------ Provided material

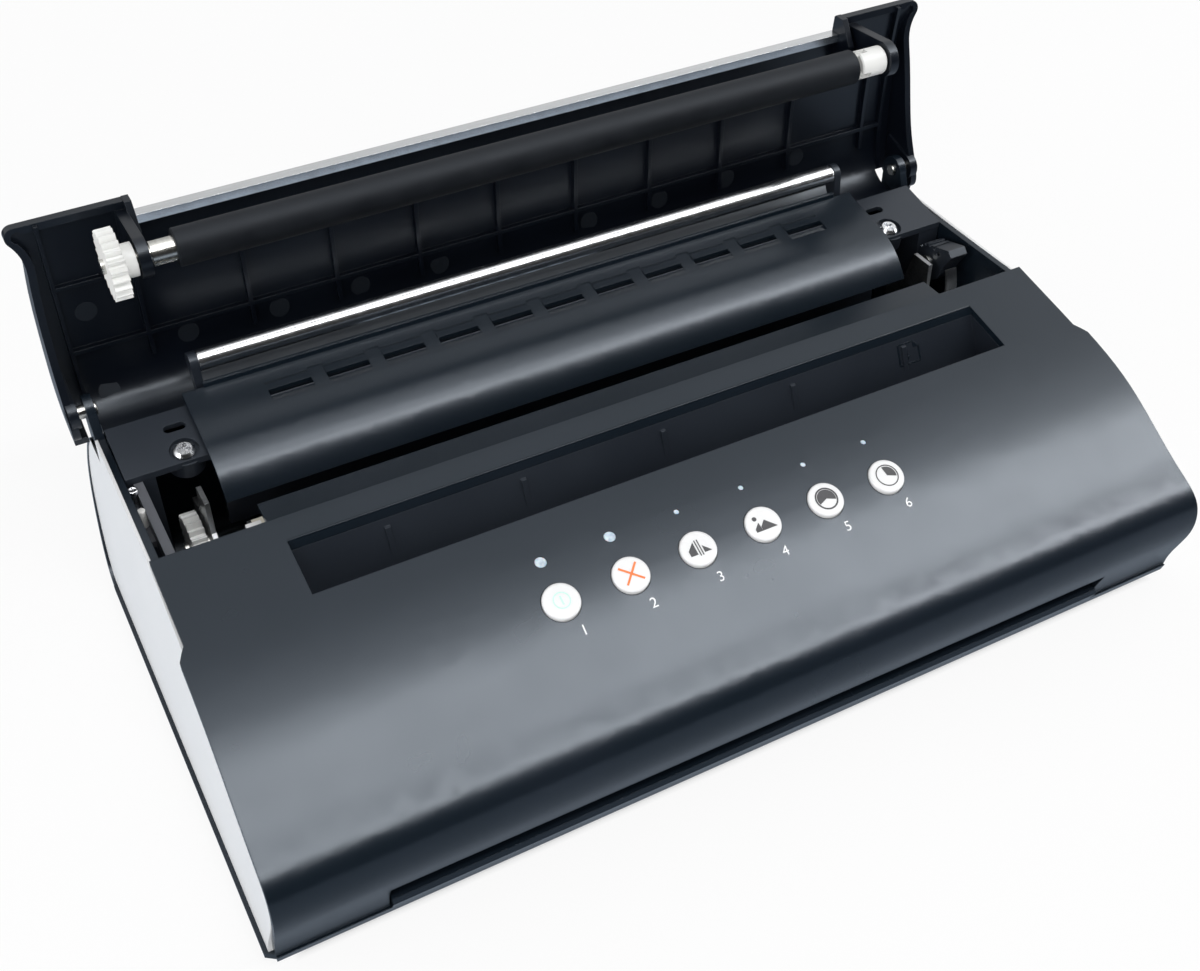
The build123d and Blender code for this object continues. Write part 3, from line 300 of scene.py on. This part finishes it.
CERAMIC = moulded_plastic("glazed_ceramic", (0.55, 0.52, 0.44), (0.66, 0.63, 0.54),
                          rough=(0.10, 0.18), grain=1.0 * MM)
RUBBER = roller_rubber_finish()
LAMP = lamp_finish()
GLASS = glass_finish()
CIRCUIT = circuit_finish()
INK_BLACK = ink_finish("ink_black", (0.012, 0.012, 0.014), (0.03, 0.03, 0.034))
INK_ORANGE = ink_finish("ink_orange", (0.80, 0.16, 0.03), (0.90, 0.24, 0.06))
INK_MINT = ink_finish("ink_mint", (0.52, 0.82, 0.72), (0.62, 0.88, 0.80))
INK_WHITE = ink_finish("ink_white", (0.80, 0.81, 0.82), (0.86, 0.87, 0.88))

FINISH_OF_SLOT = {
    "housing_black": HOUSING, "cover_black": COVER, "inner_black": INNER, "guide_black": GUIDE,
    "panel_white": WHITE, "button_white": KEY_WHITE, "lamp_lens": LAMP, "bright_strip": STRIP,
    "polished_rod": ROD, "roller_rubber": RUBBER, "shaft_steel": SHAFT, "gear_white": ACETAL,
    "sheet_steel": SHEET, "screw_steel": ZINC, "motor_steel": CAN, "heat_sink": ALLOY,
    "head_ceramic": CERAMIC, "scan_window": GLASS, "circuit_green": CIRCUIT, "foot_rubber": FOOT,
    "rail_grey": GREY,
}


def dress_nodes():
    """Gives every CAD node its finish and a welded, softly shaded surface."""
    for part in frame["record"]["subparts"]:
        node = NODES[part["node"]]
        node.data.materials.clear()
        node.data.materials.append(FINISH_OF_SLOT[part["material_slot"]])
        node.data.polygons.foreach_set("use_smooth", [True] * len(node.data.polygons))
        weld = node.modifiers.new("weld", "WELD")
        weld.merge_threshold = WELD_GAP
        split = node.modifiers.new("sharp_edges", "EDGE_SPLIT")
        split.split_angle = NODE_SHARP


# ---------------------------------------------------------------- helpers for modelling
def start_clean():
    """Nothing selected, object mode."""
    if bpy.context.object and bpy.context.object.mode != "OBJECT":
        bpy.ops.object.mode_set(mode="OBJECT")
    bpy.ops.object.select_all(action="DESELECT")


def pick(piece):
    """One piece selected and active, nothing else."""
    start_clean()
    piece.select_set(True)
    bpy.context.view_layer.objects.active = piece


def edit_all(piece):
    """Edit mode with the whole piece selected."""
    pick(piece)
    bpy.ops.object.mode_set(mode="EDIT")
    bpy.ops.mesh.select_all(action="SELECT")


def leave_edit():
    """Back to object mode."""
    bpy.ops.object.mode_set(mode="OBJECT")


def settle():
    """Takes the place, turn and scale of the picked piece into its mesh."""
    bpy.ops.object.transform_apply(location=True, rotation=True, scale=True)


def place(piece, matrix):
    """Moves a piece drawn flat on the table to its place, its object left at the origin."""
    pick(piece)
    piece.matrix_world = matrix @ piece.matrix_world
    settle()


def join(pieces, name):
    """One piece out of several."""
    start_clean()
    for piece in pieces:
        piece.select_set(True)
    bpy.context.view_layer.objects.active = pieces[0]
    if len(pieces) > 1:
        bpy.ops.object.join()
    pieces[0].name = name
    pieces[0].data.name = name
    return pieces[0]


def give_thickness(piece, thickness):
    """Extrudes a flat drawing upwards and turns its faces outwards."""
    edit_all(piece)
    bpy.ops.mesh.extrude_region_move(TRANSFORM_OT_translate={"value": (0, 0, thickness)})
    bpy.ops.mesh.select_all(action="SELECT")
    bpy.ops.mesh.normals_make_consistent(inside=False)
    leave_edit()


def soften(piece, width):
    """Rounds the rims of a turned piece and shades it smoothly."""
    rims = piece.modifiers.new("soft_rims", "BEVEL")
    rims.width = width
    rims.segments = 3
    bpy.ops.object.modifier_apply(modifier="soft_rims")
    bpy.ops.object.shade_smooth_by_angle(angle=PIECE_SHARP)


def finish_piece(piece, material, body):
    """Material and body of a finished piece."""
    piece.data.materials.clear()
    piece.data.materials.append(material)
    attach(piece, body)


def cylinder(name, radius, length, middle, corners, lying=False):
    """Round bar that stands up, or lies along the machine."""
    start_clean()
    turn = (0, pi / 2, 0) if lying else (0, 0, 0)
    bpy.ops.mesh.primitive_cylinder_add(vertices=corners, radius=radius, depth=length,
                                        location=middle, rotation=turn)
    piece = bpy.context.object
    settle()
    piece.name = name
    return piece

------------

Set problem - Return each line of the listing that holds the string "body".

Exercise answer -
def finish_piece(piece, material, body):
    """Material and body of a finished piece."""
    attach(piece, body)